[TASK DIRECTIONS]: Please set down exactly the lines of the listing below from the line containing "for name, build" through the line containing "bpy.context.scene.collection.objects.link(empty)", both lines included, leaving out all other lines.

[AVAILABLE DATA]:
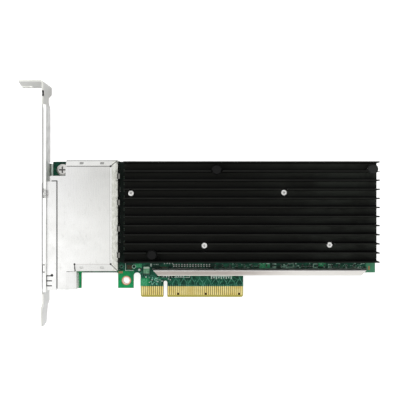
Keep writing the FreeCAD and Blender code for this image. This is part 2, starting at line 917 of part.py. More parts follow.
def jack_housing():
    """Moulded body: port sockets in front, pockets for the magnetics behind, pegs beneath."""
    body = jack_block(shield_sheet + shield_gap, jack_front)
    pegs = [shank(x, y, peg_radius, (board_back, board_front + overrun)) for x, y in peg_places()]
    cuts = [port_cavity(centre) for centre in port_centres()]
    cuts += [magnetics_block(centre, module_clearance) for centre in module_centres()]
    cuts += lens_blocks()
    cuts.append(shank(screw_x, lower_ear_centre, screw_radius,
                      (board_front - overrun, board_front + screw_reach)))
    return unite([body] + pegs).cut(Part.makeCompound(cuts))


def contact_profile(y):
    """Side view of one spring contact: a strip along the floor folded back into a rising arm."""
    low = board_front + port_floor
    back = jack_front + port_depth
    fold = back - spring_run - spring_end_gap
    outline = [
        (back, low), (fold, low), (fold, low + spring_fold),
        (fold + spring_run, low + spring_rise),
        (fold + spring_run, low + spring_rise - spring_thickness),
        (fold + spring_thickness, low + spring_thickness), (back, low + spring_thickness),
    ]
    return [Vector(x, y, z) for x, z in outline]


def jack_contacts():
    """Eight spring contacts in each port."""
    springs = []
    for centre in port_centres():
        for i in range(spring_count):
            y = centre + (i - (spring_count - 1) / 2) * spring_pitch - spring_width / 2
            springs.append(prism(contact_profile(y), Vector(0, spring_width, 0)))
    return Part.makeCompound(springs)


def jack_solder_pins():
    """Square pins from the magnetics modules down through the board."""
    z = (board_back - pin_reach, board_front)
    pins = [block(centred(x, pin_size), centred(y, pin_size), z) for x, y in pin_places()]
    return Part.makeCompound(pins)


# ---------------------------------------------------------------- heat sink

def fin_profile():
    """Corners of the base with its row of slightly tapered fins, seen along the card."""
    pitch = (sink_high_side - sink_low_side - fin_thickness) / (fin_count - 1)
    taper = (fin_thickness - fin_tip_thickness) / 2
    tip = sink_base_top + fin_height
    corners = [(sink_high_side, sink_base_bottom), (sink_low_side, sink_base_bottom)]
    for i in range(fin_count):
        low = sink_low_side + i * pitch
        high = low + fin_thickness
        corners += [(low, sink_base_top), (low + taper, tip), (high - taper, tip),
                    (high, sink_base_top)]
    return [Vector(sink_left, y, z) for y, z in corners]


def chip_face(centre, size, z):
    """Block over the flat top of a chip's moulded cap."""
    cap = size - 2 * chip_shoulder
    return block(centred(centre[0], cap), centred(centre[1], cap), z)


def heat_sink():
    """Extruded fins over one base, with pedestals on the chips and room round its fasteners."""
    extrusion = prism(fin_profile(), Vector(sink_right - sink_left, 0, 0))
    pedestal_z = (board_front + chip_height + thermal_pad_thickness, sink_base_bottom)
    parts = [extrusion]
    parts += [chip_face(centre, size, pedestal_z) for centre, size in large_chips]
    above = (sink_base_top, sink_base_top + fin_height + overrun)
    through = (sink_base_bottom - overrun, sink_base_top + overrun)
    cuts = []
    for x, y in stud_places:
        cuts.append(post(x, y, stud_head_radius + stud_fin_clearance, above))
        cuts.append(shank(x, y, stud_radius + stud_clearance, through))
    for x, y in push_pin_places:
        cuts.append(post(x, y, push_pin_head_radius + push_pin_fin_clearance, above))
        cuts.append(shank(x, y, push_pin_radius + push_pin_clearance, through))
    return unite(parts).cut(Part.makeCompound(cuts))


def heat_sink_studs():
    """Swaged studs: head on the base, six-sided spacer over the board, tail under it."""
    crown = sink_base_top + stud_head_height
    head = [
        (0, sink_base_top), (stud_head_radius, sink_base_top), (stud_head_radius, crown),
        (stud_radius / 2, crown), (0, crown - stud_head_height / 2),
    ]
    studs = []
    for x, y in stud_places:
        studs.append(unite([
            turned(head, x, y),
            shank(x, y, stud_head_radius, (board_back - stud_tail, board_back)),
            shank(x, y, stud_radius, (board_back, sink_base_top)),
            sided_post(x, y, stud_collar_width / 2, 6, (board_front, sink_base_bottom)),
        ]))
    return Part.makeCompound(studs)


def push_pins():
    """Nylon push pins: flat head over a spring, shank through the board, barbed tip beneath."""
    head = sink_base_top + spring_height
    crown = head + push_pin_head_height
    tip = board_back - push_pin_barb
    flat_head = [
        (0, head), (push_pin_head_radius, head), (push_pin_head_radius, crown - push_pin_edge),
        (push_pin_head_radius - push_pin_edge, crown), (0, crown),
    ]
    shoulder = board_back - 2 * push_pin_clearance
    reaches = (push_pin_radius / 2, push_pin_radius + 2 * push_pin_clearance)
    pins = []
    for x, y in push_pin_places:
        pins.append(unite([turned(flat_head, x, y), shank(x, y, push_pin_radius, (shoulder, head)),
                           sided_taper(x, y, reaches, (tip, shoulder))]))
    return Part.makeCompound(pins)


def coil_spring(radius, height):
    """Coil spring about the Z axis, from flat-sided wire sections set along the helix."""
    sections = []
    count = spring_turns * spring_sections_per_turn
    for i in range(count + 1):
        along = 2 * math.pi * i / spring_sections_per_turn
        level = spring_wire / 2 + (height - spring_wire) * i / count
        points = []
        for j in range(spring_wire_sides):
            around = 2 * math.pi * (j + 0.5) / spring_wire_sides
            reach = radius + spring_wire / 2 * math.cos(around)
            points.append(Vector(reach * math.cos(along), reach * math.sin(along),
                                 level + spring_wire / 2 * math.sin(around)))
        sections.append(Part.makePolygon(points + points[:1]))
    return Part.makeLoft(sections, True, True)


def push_pin_springs():
    """Coil springs that press the pin heads away from the base."""
    spring = coil_spring(push_pin_radius + 2 * push_pin_clearance + spring_wire / 2, spring_height)
    springs = [spring.translated(Vector(x, y, sink_base_top)) for x, y in push_pin_places]
    return Part.makeCompound(springs)


def thermal_pads():
    """Soft pads between the chips and the pedestals of the heat sink."""
    z = (board_front + chip_height, board_front + chip_height + thermal_pad_thickness)
    return Part.makeCompound([chip_face(centre, size, z) for centre, size in large_chips])


def ball_grid_chip(centre, size):
    """Chip package: square substrate under a moulded cap with drafted sides."""
    x, y = centre
    middle = board_front + chip_base_height
    substrate = block(centred(x, size), centred(y, size), (board_front, middle))
    cap = size - 2 * chip_shoulder
    foot = centred(x, cap + 2 * chip_draft) + centred(y, cap + 2 * chip_draft)
    top = centred(x, cap) + centred(y, cap)
    moulding = Part.makeLoft([rectangle(foot, middle), rectangle(top, board_front + chip_height)],
                             True, True)
    return unite([substrate, moulding])


# ---------------------------------------------------------------- stiffener bar

def stiffener_bar():
    """Folded channel along the edge connector: lip, web and a leg with solder tabs."""
    half = bar_sheet / 2
    path = [
        Vector(bar_left, bar_low_side + half, board_front + bar_height - bar_lip),
        Vector(bar_left, bar_low_side + half, board_front + bar_height - half),
        Vector(bar_left, bar_high_side - half, board_front + bar_height - half),
        Vector(bar_left, bar_high_side - half, board_front),
    ]
    bar = folded_strip(path, bar_sheet, bar_bend_radius, Vector(1, 0, 0), bar_right - bar_left)
    z = board_front - overrun
    deep = Vector(0, 0, bar_height + 2 * overrun)
    ends = []
    for end, inward in ((bar_left, 1), (bar_right, -1)):
        points = [Vector(end, bar_high_side, z), Vector(end - inward, bar_high_side, z),
                  Vector(end - inward, bar_low_side - overrun, z),
                  Vector(end + inward * bar_end_slope, bar_low_side - overrun, z),
                  Vector(end + inward * bar_end_slope, bar_low_side, z)]
        ends.append(prism(points, deep))
    parts = [bar.cut(Part.makeCompound(ends))]
    for centre in bar_tab_centres():
        parts.append(block(centred(centre, bar_tab_width), (bar_high_side - bar_sheet, bar_high_side),
                           (board_back - bar_tab_reach, board_front + overrun)))
    return unite(parts)


# ---------------------------------------------------------------- small components

def seated(places, size):
    """A group of equal blocks that stand on the component side."""
    length, width, height = size
    z = (board_front, board_front + height)
    return Part.makeCompound([block(centred(x, length), centred(y, width), z) for x, y in places])


def strip_row(left, pitch, count):
    """Places in a row on the board strip between the heat sink and the stiffener bar."""
    return [(left + i * pitch, sink_low_side - strip_row_gap) for i in range(count)]


def edge_column():
    """Places in the gap between the jacks and the heat sink."""
    x = sink_left - edge_column_gap
    return [(x, edge_column_low + i * edge_column_pitch) for i in range(edge_column_count)]


def chip_capacitors():
    """Capacitors set across the strip, close together, and beside the jacks."""
    length, width, height = capacitor_size
    row = strip_row(dense_row_left, dense_row_pitch, dense_row_count)
    return Part.makeCompound([seated(row, (width, length, height)),
                              seated(edge_column(), (width, length, height))])


def chip_resistors():
    """Resistors set across the rest of the strip, further apart."""
    length, width, height = resistor_size
    row = strip_row(sparse_row_left, sparse_row_pitch, sparse_row_count)
    return seated(row, (width, length, height))


def supply_places(row):
    """Places of one row of the supply phases in the middle of the board."""
    x, y = supply_centre
    rise = row * ((inductor_size[1] + regulator_size[1]) / 2 + supply_row_gap)
    middle = (supply_phases - 1) / 2
    return [(x + (i - middle) * supply_pitch, y + rise) for i in range(supply_phases)]


def power_inductors():
    return seated(supply_places(0), inductor_size)


def voltage_regulators():
    return seated(supply_places(1) + [supply_near_fingers], regulator_size)


def back_capacitors():
    """Square grid of capacitors on the solder side, behind each of the two large chips."""
    length, width, height = capacitor_size
    z = (board_back - height, board_back)
    middle = (back_grid_count - 1) / 2
    blocks = []
    for (x, y), size in large_chips:
        for i in range(back_grid_count):
            for j in range(back_grid_count):
                column = x + (i - middle) * back_grid_pitch
                row = y + (j - middle) * back_grid_pitch
                blocks.append(block(centred(column, length), centred(row, width), z))
    return Part.makeCompound(blocks)


NODES = {
    "circuit_board": circuit_board,
    "front_edge_contacts": lambda: edge_contacts(1),
    "back_edge_contacts": lambda: edge_contacts(-1),
    "ear_hole_rings": ear_hole_rings,
    "mounting_bracket": mounting_bracket,
    "bracket_screws": bracket_screws,
    "jack_shield": jack_shield,
    "jack_front_collar": jack_front_collar,
    "jack_housing": jack_housing,
    "jack_contacts": jack_contacts,
    "jack_status_lenses": lambda: Part.makeCompound(lens_blocks()),
    "jack_magnetics": lambda: Part.makeCompound([magnetics_block(c, 0) for c in module_centres()]),
    "jack_solder_pins": jack_solder_pins,
    "heat_sink": heat_sink,
    "heat_sink_studs": heat_sink_studs,
    "push_pins": push_pins,
    "push_pin_springs": push_pin_springs,
    "thermal_pads": thermal_pads,
    "phy_chip": lambda: ball_grid_chip(phy_centre, phy_size),
    "controller_chip": lambda: ball_grid_chip(controller_centre, controller_size),
    "stiffener_bar": stiffener_bar,
    "chip_capacitors": chip_capacitors,
    "chip_resistors": chip_resistors,
    "power_inductors": power_inductors,
    "voltage_regulators": voltage_regulators,
    "clock_crystal": lambda: seated([crystal_place], crystal_size),
    "flash_memory": lambda: seated([memory_place], memory_size),
    "back_capacitors": back_capacitors,
}

os.makedirs("parts", exist_ok=True)
for name, build in NODES.items():
    shape = build()
    shape.exportStep("parts/" + name + ".step")
    print(name, len(shape.Solids), shape.isValid())
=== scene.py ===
import json
import math
import random

import bmesh
import bpy
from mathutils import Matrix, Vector


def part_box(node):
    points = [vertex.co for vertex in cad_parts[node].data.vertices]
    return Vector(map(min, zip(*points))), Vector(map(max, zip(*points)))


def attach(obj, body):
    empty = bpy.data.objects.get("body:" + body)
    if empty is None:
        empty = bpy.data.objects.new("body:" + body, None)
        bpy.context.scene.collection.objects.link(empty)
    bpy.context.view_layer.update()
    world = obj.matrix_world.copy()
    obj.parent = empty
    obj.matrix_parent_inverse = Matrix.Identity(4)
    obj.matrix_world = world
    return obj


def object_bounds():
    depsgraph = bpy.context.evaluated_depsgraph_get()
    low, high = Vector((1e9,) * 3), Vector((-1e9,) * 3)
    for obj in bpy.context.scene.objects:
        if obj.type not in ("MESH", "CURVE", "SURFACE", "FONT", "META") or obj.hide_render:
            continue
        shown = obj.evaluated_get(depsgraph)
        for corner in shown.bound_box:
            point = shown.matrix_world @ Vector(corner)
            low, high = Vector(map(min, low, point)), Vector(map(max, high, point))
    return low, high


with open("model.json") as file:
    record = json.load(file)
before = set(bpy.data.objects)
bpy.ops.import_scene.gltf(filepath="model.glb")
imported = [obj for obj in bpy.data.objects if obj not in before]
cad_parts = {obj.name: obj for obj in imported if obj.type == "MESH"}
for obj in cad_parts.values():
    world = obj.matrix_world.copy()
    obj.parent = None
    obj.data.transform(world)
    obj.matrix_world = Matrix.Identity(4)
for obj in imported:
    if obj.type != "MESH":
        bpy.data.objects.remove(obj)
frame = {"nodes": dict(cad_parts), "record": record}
bpy.context.scene.view_settings.view_transform = "Standard"
cad_low, cad_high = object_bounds()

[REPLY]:
for name, build in NODES.items():
    shape = build()
    shape.exportStep("parts/" + name + ".step")
    print(name, len(shape.Solids), shape.isValid())
=== scene.py ===
import json
import math
import random

import bmesh
import bpy
from mathutils import Matrix, Vector


def part_box(node):
    points = [vertex.co for vertex in cad_parts[node].data.vertices]
    return Vector(map(min, zip(*points))), Vector(map(max, zip(*points)))


def attach(obj, body):
    empty = bpy.data.objects.get("body:" + body)
    if empty is None:
        empty = bpy.data.objects.new("body:" + body, None)
        bpy.context.scene.collection.objects.link(empty)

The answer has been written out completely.